Given problem: In the listing below, find the line with "slide_face = front_x - slide_proud", then repeat exactly every line from the top through that one.
======== Supplied information ========
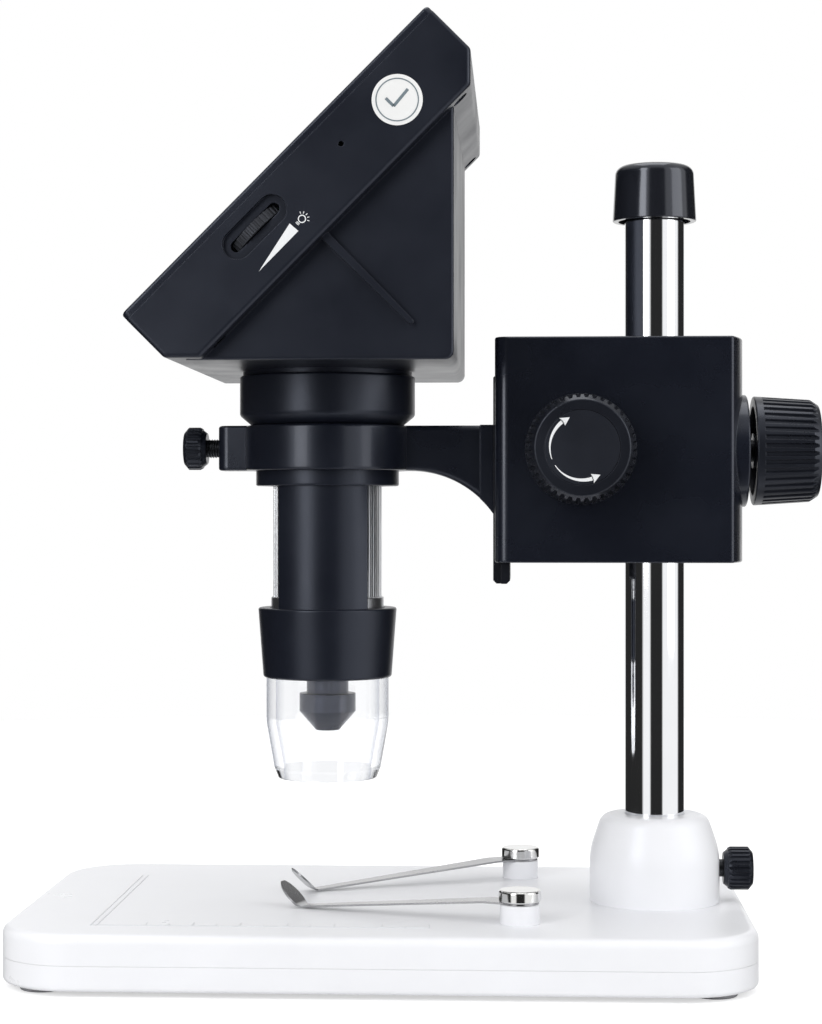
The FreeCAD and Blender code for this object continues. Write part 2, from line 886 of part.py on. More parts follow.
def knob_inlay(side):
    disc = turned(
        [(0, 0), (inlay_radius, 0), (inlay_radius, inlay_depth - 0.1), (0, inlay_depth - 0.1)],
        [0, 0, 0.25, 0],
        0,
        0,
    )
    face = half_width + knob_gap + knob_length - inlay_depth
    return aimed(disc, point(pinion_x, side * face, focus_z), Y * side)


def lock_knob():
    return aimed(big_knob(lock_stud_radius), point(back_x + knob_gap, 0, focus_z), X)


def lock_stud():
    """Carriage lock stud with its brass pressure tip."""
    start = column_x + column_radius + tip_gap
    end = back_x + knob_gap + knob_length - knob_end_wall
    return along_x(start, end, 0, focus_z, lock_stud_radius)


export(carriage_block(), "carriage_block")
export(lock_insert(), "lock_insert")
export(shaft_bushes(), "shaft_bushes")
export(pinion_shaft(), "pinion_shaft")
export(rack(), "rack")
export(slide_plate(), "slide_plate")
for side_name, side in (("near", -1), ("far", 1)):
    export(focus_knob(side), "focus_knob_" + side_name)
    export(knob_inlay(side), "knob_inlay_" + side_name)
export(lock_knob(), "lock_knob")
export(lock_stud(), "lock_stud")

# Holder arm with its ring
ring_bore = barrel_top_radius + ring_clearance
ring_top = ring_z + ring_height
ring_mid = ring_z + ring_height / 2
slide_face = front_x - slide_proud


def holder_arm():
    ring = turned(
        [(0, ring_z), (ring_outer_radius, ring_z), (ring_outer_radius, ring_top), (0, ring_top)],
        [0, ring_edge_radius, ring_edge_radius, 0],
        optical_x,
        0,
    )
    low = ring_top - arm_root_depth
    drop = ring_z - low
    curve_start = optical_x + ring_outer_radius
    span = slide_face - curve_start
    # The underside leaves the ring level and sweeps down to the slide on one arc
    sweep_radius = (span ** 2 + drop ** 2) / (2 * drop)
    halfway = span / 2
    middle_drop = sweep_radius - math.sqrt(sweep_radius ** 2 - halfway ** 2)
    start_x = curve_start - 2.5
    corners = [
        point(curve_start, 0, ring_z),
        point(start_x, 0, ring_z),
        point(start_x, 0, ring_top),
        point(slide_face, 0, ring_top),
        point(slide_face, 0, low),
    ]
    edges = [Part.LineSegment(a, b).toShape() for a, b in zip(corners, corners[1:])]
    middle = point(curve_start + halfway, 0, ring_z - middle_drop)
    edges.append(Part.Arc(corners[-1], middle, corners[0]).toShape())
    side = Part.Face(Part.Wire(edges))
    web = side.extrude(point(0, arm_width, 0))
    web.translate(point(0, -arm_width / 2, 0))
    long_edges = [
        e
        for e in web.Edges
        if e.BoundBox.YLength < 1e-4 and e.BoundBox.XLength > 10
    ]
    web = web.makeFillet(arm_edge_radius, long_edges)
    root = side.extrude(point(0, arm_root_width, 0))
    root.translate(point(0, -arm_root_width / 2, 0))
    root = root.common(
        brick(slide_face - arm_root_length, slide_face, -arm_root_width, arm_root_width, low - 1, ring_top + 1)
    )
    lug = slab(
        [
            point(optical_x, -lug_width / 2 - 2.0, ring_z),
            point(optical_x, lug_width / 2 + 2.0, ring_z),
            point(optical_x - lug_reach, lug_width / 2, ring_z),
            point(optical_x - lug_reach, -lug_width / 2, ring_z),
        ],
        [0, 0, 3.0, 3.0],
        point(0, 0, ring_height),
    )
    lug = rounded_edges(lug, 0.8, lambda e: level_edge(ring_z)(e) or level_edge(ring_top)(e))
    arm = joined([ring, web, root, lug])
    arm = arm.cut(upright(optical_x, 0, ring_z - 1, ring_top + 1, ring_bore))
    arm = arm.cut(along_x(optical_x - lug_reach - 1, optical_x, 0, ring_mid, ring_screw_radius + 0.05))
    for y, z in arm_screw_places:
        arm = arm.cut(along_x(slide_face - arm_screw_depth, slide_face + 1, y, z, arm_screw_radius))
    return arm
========
Task output:
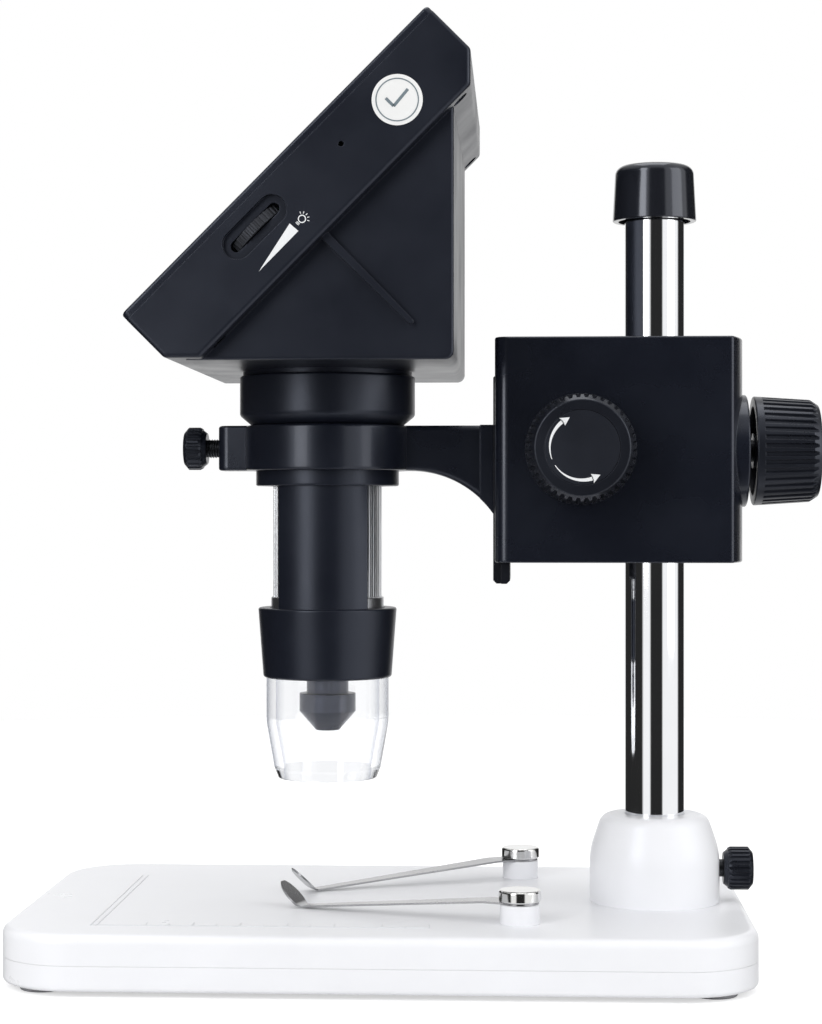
The FreeCAD and Blender code for this object continues. Write part 2, from line 886 of part.py on. More parts follow.
def knob_inlay(side):
    disc = turned(
        [(0, 0), (inlay_radius, 0), (inlay_radius, inlay_depth - 0.1), (0, inlay_depth - 0.1)],
        [0, 0, 0.25, 0],
        0,
        0,
    )
    face = half_width + knob_gap + knob_length - inlay_depth
    return aimed(disc, point(pinion_x, side * face, focus_z), Y * side)


def lock_knob():
    return aimed(big_knob(lock_stud_radius), point(back_x + knob_gap, 0, focus_z), X)


def lock_stud():
    """Carriage lock stud with its brass pressure tip."""
    start = column_x + column_radius + tip_gap
    end = back_x + knob_gap + knob_length - knob_end_wall
    return along_x(start, end, 0, focus_z, lock_stud_radius)


export(carriage_block(), "carriage_block")
export(lock_insert(), "lock_insert")
export(shaft_bushes(), "shaft_bushes")
export(pinion_shaft(), "pinion_shaft")
export(rack(), "rack")
export(slide_plate(), "slide_plate")
for side_name, side in (("near", -1), ("far", 1)):
    export(focus_knob(side), "focus_knob_" + side_name)
    export(knob_inlay(side), "knob_inlay_" + side_name)
export(lock_knob(), "lock_knob")
export(lock_stud(), "lock_stud")

# Holder arm with its ring
ring_bore = barrel_top_radius + ring_clearance
ring_top = ring_z + ring_height
ring_mid = ring_z + ring_height / 2
slide_face = front_x - slide_proud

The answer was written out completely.